CAPO VIII. Quanto importi il non allentare nella virtù
Esercizio di perfezione e di cristiane virtù
composto dal padre Alfonso Rodriguez S.J.
TRATTATO II. DELLA PERFEZIONE DELLE OPERAZIONI ORDINARIE
CAPO VIII. Quanto importi al religioso il non allentare nella virtù.
1. Difficile dalla tiepidezza tornare al fervore.
2. Stato infelice del tiepido.
4. Rimedio.
1. Da quello che si è detto si verrà a conoscere assai bene, quanto importi al religioso il conservarsi nella devozione, l’aver sempre fervore negli esercizi della religione e il non lasciarsi cadere in tiepidezza, in lentezza e in rilassatezza; perché gli sarà di poi molto difficile l’uscire da essa. Potrà ben fare Iddio che ritorni dopo a vita infervorata e perfetta; ma questo sarà quasi come un miracolo. Dice questa cosa molto bene S. Bernardo, scrivendo ad un certo Riccardo, abate Fontanense, e ai suoi religiosi, coi quali aveva Dio fatto questo miracolo, che, avendo quelli menata sino a quell’ora una qualità di vita tiepida, lenta e rilassata, li aveva cangiati e trasferiti ad una molto infervorata e perfetta. Meravigliandosene e rallegrandosene assai, e congratulandosene con essi il Santo, dice così: «Qui vi è il dito di Dio: chi mi concederà che io colà mi trasferisca e veda, come un altro Mosè, questa prodigiosa visione?» perché non è cosa meno meravigliosa questa che quella che vide Mosè nel roveto che bruciava e non si consumava. «È cosa rarissima e molto straordinaria il veder passar uno avanti e trascendere quel grado nel quale una volta si è fissato nella religione. Più facile cosa sarà ritrovare molti secolari, i quali dalla mala vita si convertano alla buona, che incontrarsi in un religioso, il quale da vita tiepida, lenta e rimessa passi a vita migliore» (S. BERN. Ep. 96).
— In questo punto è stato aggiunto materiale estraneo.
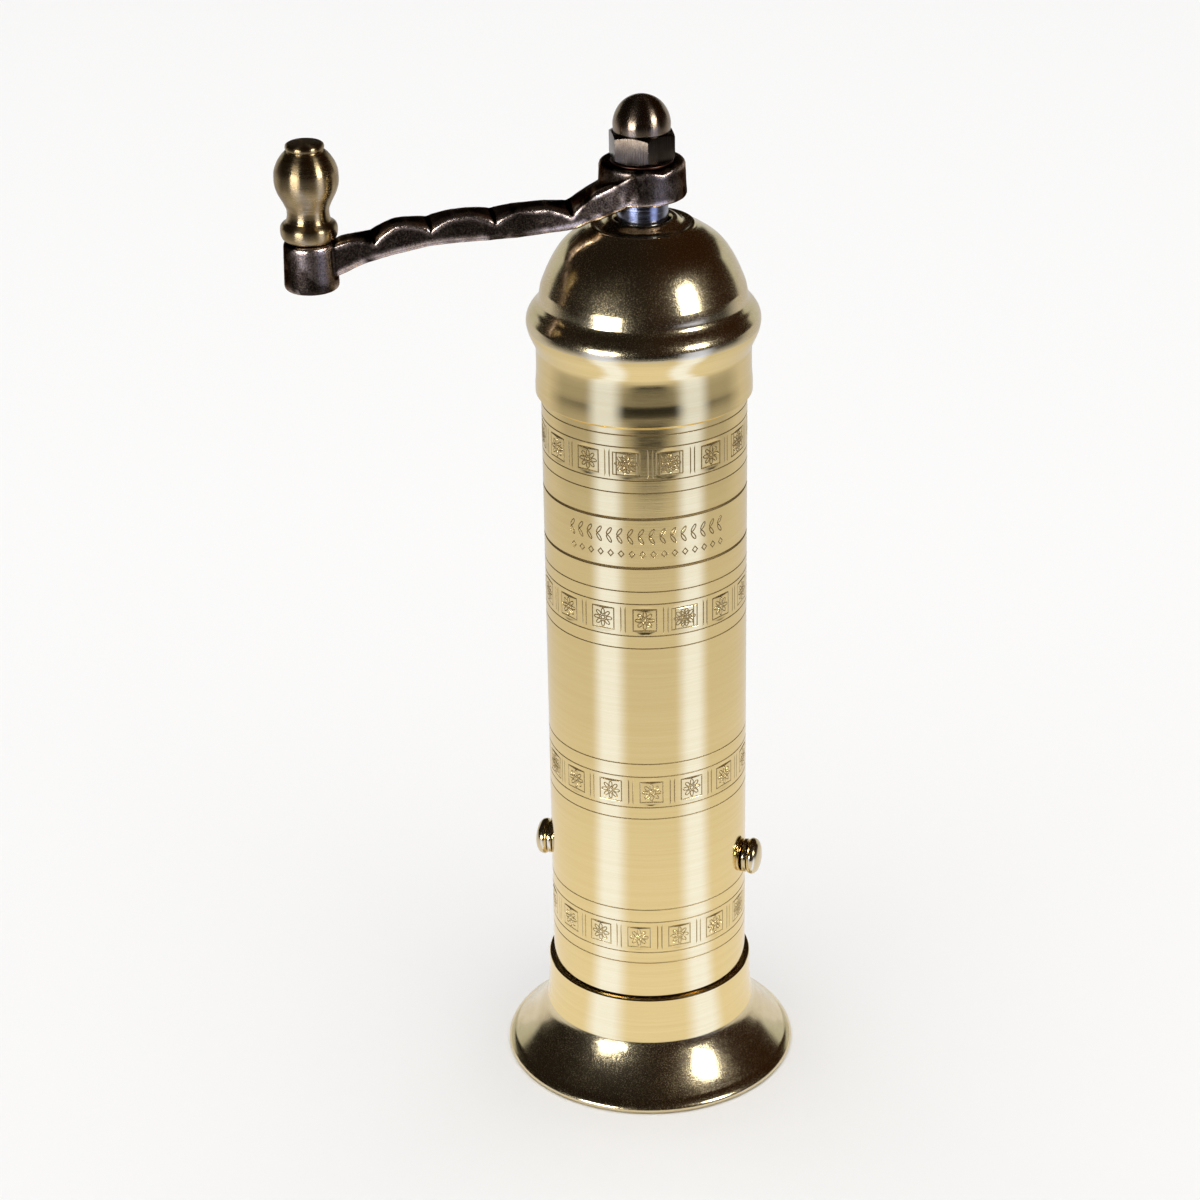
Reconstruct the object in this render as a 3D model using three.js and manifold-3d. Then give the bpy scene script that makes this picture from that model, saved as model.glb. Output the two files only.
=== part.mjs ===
// A crank-driven brass pepper mill: a tube on a flared foot, a domed lid, and a cast crank.
// The burrs sit in a housing inside the tube, and a thumb screw under them sets the grind.
// Millimetres, +Z up, the foot stands on z = 0. The origin is at the bottom centre of the
// whole object's box, so the mill's own axis stands at x = AXIS_X, and the crank points to -X.
import * as THREE from "three";
import { mergeVertices } from "three/addons/utils/BufferGeometryUtils.js";
import Module from "manifold-3d";

const wasm = await Module();
wasm.setup();

// ---- driving dimensions ----------------------------------------------------------------
const GAP = 0.3; // clearance between pieces that touch
const SEGMENTS = 40; // facets round the large turned pieces
const SMALL_SEGMENTS = 24; // facets round the small turned pieces

const FOOT_R = 30;
const COLLAR_R = 21.3; // top of the foot, a little wider than the tube
const SEAM_Z = 22; // where the tube stands on the foot
const SEAM_CHAMFER = 0.4;
const SPIGOT_TOP = 27.5; // the foot's spigot inside the tube

const TUBE_R = 20;
const BORE_R = 18.5;
const NECK_R = 19.5; // turned-down top of the tube, under the lid
const LID_BOTTOM = 148.3;
const NECK_TOP = 163;
const RINGS = [118.9, 129.2]; // the two heavy engraved rings
const RING_WIDTH = 0.7;
const RING_DEPTH = 0.25;

const BEAD_R = 22.57; // the lid's round bead
const BEAD_Z = 163;
const LID_TOP = 183.2;
const LID_HOLE_R = 5.3;

const SHAFT_HALF = 2.5; // half of the square drive shaft
const SHAFT_BOTTOM = 37.8;
const SHAFT_SHOULDER = 193; // where the square ends and the thread starts
const SHAFT_TOP = 202.4;
const THREAD_R = 2.45;
const BUSH_R = 4.9;
const BUSH_BOTTOM = 170;
const BUSH_PIN_Z = 175;

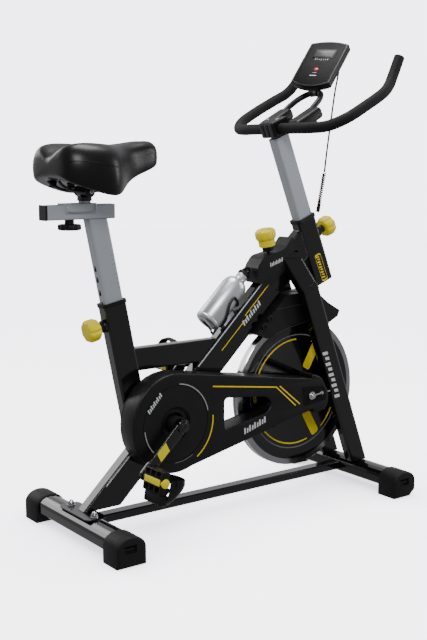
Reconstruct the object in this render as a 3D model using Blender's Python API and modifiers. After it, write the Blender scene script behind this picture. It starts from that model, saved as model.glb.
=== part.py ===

E la ragione di ciò è perché i secolari non hanno i rimedi tanto continui quanto i religiosi; e così quando odono una buona predica, o vedono la repentina e disgraziata morte di un qualche vicino od amico, quella novità cagiona in essi spavento ed ammirazione, e li muove a mutare e ad emendare la loro vita. Ma il religioso, che ha questi rimedi tanto famigliari, tanta frequenza di sacramenti, tante esortazioni spirituali, tanto esercizio di meditar le cose di Dio e di trattar della morte, del giudizio, dell’inferno, della gloria; se con tutto ciò se ne sta tiepido, lento e rimesso, che speranza si può avere che sia per mutar vita, essendo che già ha fatto l’orecchio a queste cose? E così quello che avrebbe da aiutarlo e muoverlo, e quello che suole muovere altri, non muove lui, né gli fa impressione alcuna.